Clearance for even wider tyres, mounts for mudguards and a rear rack add to its all-round work-and-play credentials. Overall, it’s a cracking bike if you’re not looking to splash too much cash on a single bike for multi-surface use.

It’s also only £125 dearer than it was in 2017, which doesn’t seem bad in the context of industry-wide price rises.

If you’re looking to spend a little less, the £500 Voodoo Limba, shares the same aluminium frame.

The Nakisi frame has a swooped down tube, and a top tube with a profile like a rounded ‘isosceles trapezoid’, narrowing from top to bottom.

Both of which probably have more aesthetic than functional value, though the gusset where the top tube joins the head tube should add strength in this crucial area.

The aluminium frame is triple-butted for strength and lightness, and is paired with an aluminium fork. The Voodoo Limba swaps this for steel to save a little cash.

All the cabling is externally routed neatly underneath the down tube, which makes it friendly to the home mechanic. Both the frame and fork have quick-release dropouts rather than the thru-axles found on higher-end gravel bikes.

Frame fittings are pleasingly comprehensive, lacking only bento box fittings on the top tube and under-down tube bottle bosses for the full complement.

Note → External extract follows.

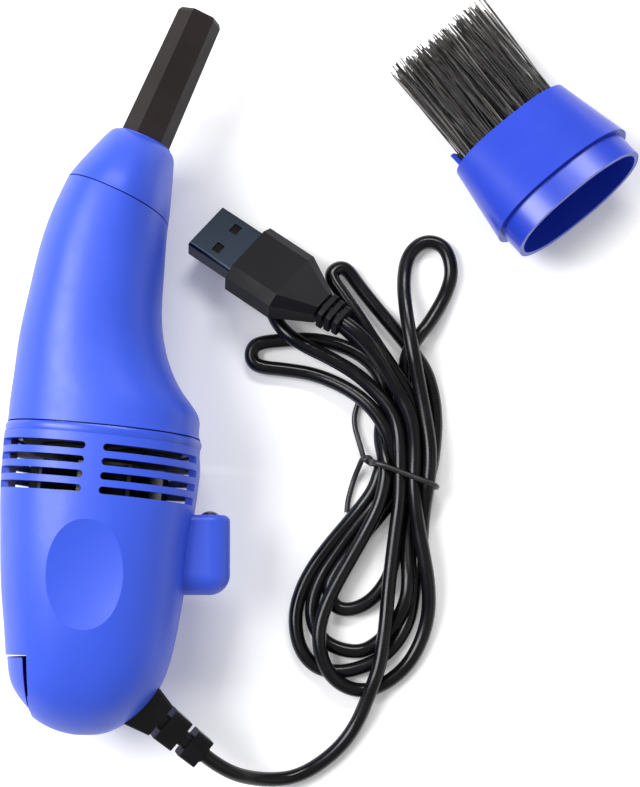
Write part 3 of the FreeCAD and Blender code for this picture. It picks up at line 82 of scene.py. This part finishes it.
def new_material(name):
    material = bpy.data.materials.new(name)
    material.use_nodes = True
    tree = material.node_tree
    shader = tree.nodes["Principled BSDF"]
    return material, tree, shader


def noise(tree, scale, detail=3.0, rough=0.5, stretch=None):
    place = tree.nodes.new("ShaderNodeTexCoord")
    out = place.outputs["Object"]
    if stretch:
        mapping = tree.nodes.new("ShaderNodeMapping")
        mapping.inputs["Scale"].default_value = stretch
        tree.links.new(out, mapping.inputs["Vector"])
        out = mapping.outputs["Vector"]
    texture = tree.nodes.new("ShaderNodeTexNoise")
    texture.inputs["Scale"].default_value = scale
    texture.inputs["Detail"].default_value = detail
    texture.inputs["Roughness"].default_value = rough
    tree.links.new(out, texture.inputs["Vector"])
    return texture.outputs["Fac"]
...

However, the fork crown and seatstay bridge are drilled for mudguards, and there’s bags of tyre clearance too. It’s also great to see rear rack mounts on a bike that you could easily use for commuting, bikepacking and touring.

In spite of the modest price, Voodoo has still managed to spec componentry based around Shimano’s nine-speed Sora groupset. Most of the Nakisi’s competitors around this price (or dearer) make do with Shimano’s eight-speed Claris.

It means not only a very good range of gears, but smaller jumps across the cassette too. The wide range comes from the combination of a sub-compact 48/32 chainset from ProWheel – a forgivable cost-cutting choice at this price – and a full-fat 11-34 Shimano cassette, giving you a lower than one-to-one ratio bottom gear.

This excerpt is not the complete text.